Au niveau de l'Allemagne, il y a aussi des inquiétudes et le Bundestag a été saisi ; d'autres États seront saisis. On peut donc craindre des risques quant à la bonne application de la loi. Juridiquement parlant, ce n'est peut-être pas suffisant mais politiquement, sur le fond, c'est très inquiétant. D'une part, nous souhaitons émettre un avis négatif et je partage votre proposition de faire en sorte qu'une mission d'information soit mise en place dès la nouvelle mandature.

Sur le second texte, c'est un peu différent. Il y a des éléments sur le plan juridique qui peuvent poser encore plus de questions. Dans le domaine des professions réglementées, pourrait être menacé aussi le bon exercice des règles, pourtant parfois mieux mis en oeuvre à l'échelle nationale, en conformité avec l'article 5 du TUE. En matière de santé comme en matière de tourisme ou d'enseignement, les États conservent une pleine compétence, là où l'Union n'intervient qu'à titre d'appui. Un contrôle de proportionnalité ex ante pourrait donc contraindre l'exécution d'objectifs nationaux tels que la protection la plus haute possible de la santé humaine. Il y a là des questions inquiétantes.

De plus, est mentionné dans la directive que « les objectifs de la présente directive, à savoir la suppression des restrictions disproportionnées à l'accès aux professions réglementées ou à leur exercice, ne peuvent pas être atteints d'une manière suffisante par les États membres mais peuvent, en raison des dimensions de l'action, être mieux réalisés au niveau de l'Union ». Rien ne le prouve. La Commission européenne fait appel à des études indépendantes mais lesquelles ? Le lobbying demeure très présent au niveau européen, on l'a évoqué dernièrement dans la commission. Il y a plusieurs aspects dans cette directive qui motivent notre démarche et qui nous font dire aujourd'hui qu'il serait mieux de porter un avis négatif motivé sur ces deux textes.

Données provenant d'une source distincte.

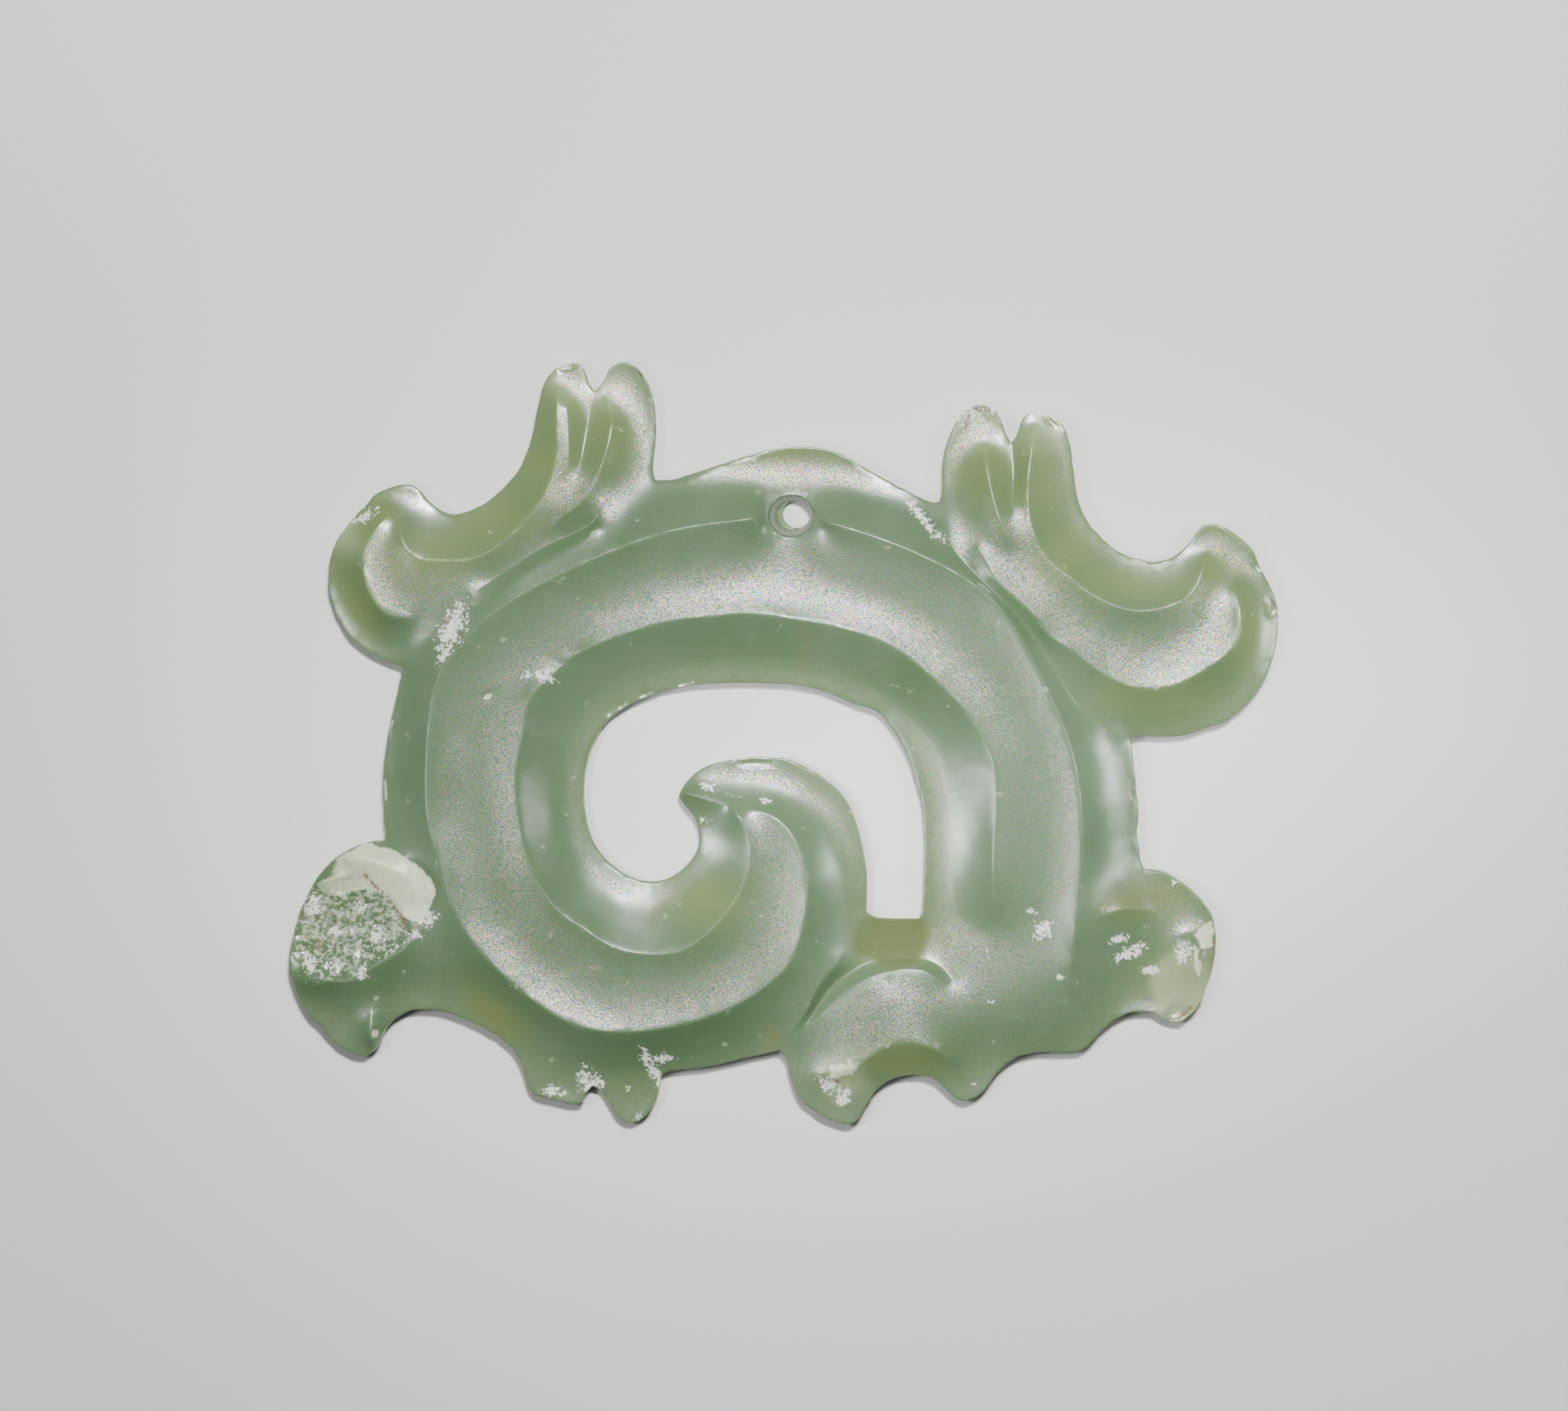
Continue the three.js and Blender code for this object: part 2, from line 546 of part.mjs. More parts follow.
// The opening is walked the other way round, so that the stone is always on the same hand.
const loops = [closedLoop(OUTLINE), closedLoop(OPENING).reverse()];
const carved = toGeometry(drill(toSolid(slabGeometry(loops))));

// The origin goes under the middle of the finished plaque.
carved.computeBoundingBox();
const middle = carved.boundingBox.getCenter(new THREE.Vector3());
carved.translate(-middle.x, -middle.y, -carved.boundingBox.min.z);

const plaque = new THREE.Mesh(carved, jade);
plaque.name = "jade_plaque";

const model = new THREE.Group();
model.add(plaque);

export default model;
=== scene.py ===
# %% [markdown]
# A hooked-cloud plaque of pale green jade. It is one thin slab with one opening, wide shallow
# grooves between soft ridges, thin edges, and old damage at its corners. The construction arrives
# as a fixed frame. This script gives it its surface: softened ridges, hand-worked edges, chips,
# crust and the stone itself.

import math

import bmesh
import bpy
import numpy as np
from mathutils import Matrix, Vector, noise
from mathutils.kdtree import KDTree


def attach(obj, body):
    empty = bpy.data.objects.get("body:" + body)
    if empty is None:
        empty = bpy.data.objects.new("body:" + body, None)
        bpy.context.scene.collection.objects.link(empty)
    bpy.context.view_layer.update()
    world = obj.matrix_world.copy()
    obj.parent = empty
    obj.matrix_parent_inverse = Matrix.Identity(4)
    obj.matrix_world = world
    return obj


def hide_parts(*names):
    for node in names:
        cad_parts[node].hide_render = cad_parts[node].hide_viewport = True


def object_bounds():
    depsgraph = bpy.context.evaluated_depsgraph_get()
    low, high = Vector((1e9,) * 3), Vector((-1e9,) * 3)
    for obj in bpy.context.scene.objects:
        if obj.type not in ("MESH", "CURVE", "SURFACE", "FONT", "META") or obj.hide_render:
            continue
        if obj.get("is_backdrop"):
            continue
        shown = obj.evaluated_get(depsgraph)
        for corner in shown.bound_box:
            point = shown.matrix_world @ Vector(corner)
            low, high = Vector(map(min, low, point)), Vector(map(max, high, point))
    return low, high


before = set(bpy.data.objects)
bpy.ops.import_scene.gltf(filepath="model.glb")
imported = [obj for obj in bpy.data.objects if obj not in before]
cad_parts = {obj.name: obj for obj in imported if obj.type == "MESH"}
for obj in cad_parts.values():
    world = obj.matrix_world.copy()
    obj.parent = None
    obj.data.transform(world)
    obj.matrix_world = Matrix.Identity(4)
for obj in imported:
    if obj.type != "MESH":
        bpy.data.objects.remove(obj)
cad_low, cad_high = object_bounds()
print("nodes:", sorted(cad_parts))

# %% [markdown]
# Every length below is in metres, and one millimetre is the handy unit for a carving of this size.
# The plaque lies on its flat back at height zero, with its carved face up.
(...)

Nous avons travaillé ensemble sur deux propositions d'avis subsidiarité qui sont présentées ici. La première sur la directive relative à la notification et l'autre sur le contrôle de proportionnalité avant l'adoption d'une nouvelle réglementation de professions. On a rappelé, dans le premier avis le fait que la procédure de notification proposée entrave l'exercice du pouvoir législatif de telle sorte qu'une règle nationale qui pourrait mieux atteindre les objectifs de réglementation des activités de service pourrait être privée d'opposabilité. On a aussi rappelé que la mise en place d'une action préventive interdisant la mise en oeuvre d'une mesure notifiée contraignait excessivement les capacités d'intervention des États membres. La position de la Commission Européenne ne justifie également pas suffisamment en quoi la modernisation de la procédure de notification permettrait de mieux satisfaire l'objectif d'approfondissement du marché intérieur des services à l'échelle de l'Union. C'est pour cette raison-là qu'on estime que la proposition de directive précitée n'est pas conforme au principe de subsidiarité. Telle est la proposition de l'avis pour le premier texte.

En ce qui concerne le second texte, on a relevé que la Commission européenne estimait que la réglementation par voie d'activité réservée ne devait être utilisée que si les mesures visent à prévenir le risque d'une atteinte grave aux objectifs d'intérêt général. On a rappelé que la Commission Européenne estime que la suppression des restrictions proportionnées à l'accès aux professions réglementées, ou à leur exercice, ne peut être une mise en oeuvre d'une manière suffisante par les États membres. Considérant que la proposition de directive étend le champ du contrôle de proportionnalité aux professions réglementées qui relèvent du champ d'application de la directive de 2005 ; et considérant aussi que le contrôle de proportionnalité proposé pourrait atteindre la capacité des États membres de mettre en oeuvre des réglementations en matière de santé, de tourisme, d'enseignement et, enfin, que l'action de l'Union dans les domaines de la protection de l'amélioration de la santé humaine et le tourisme ne doit que compléter celle des États membres, il apparaît que la proposition de directive précitée n'est pas conforme au principe de subsidiarité. Cela nous permet, à la fois sur le plan juridique pour le deuxième texte et sur le plan politique sur les deux textes, de donner un signal. On est en fin de mandature. Je pense que c'était important et sage de notre part de rappeler ces sujets fortement politiques. Ce n'est pas le moment de se diviser entre États membres.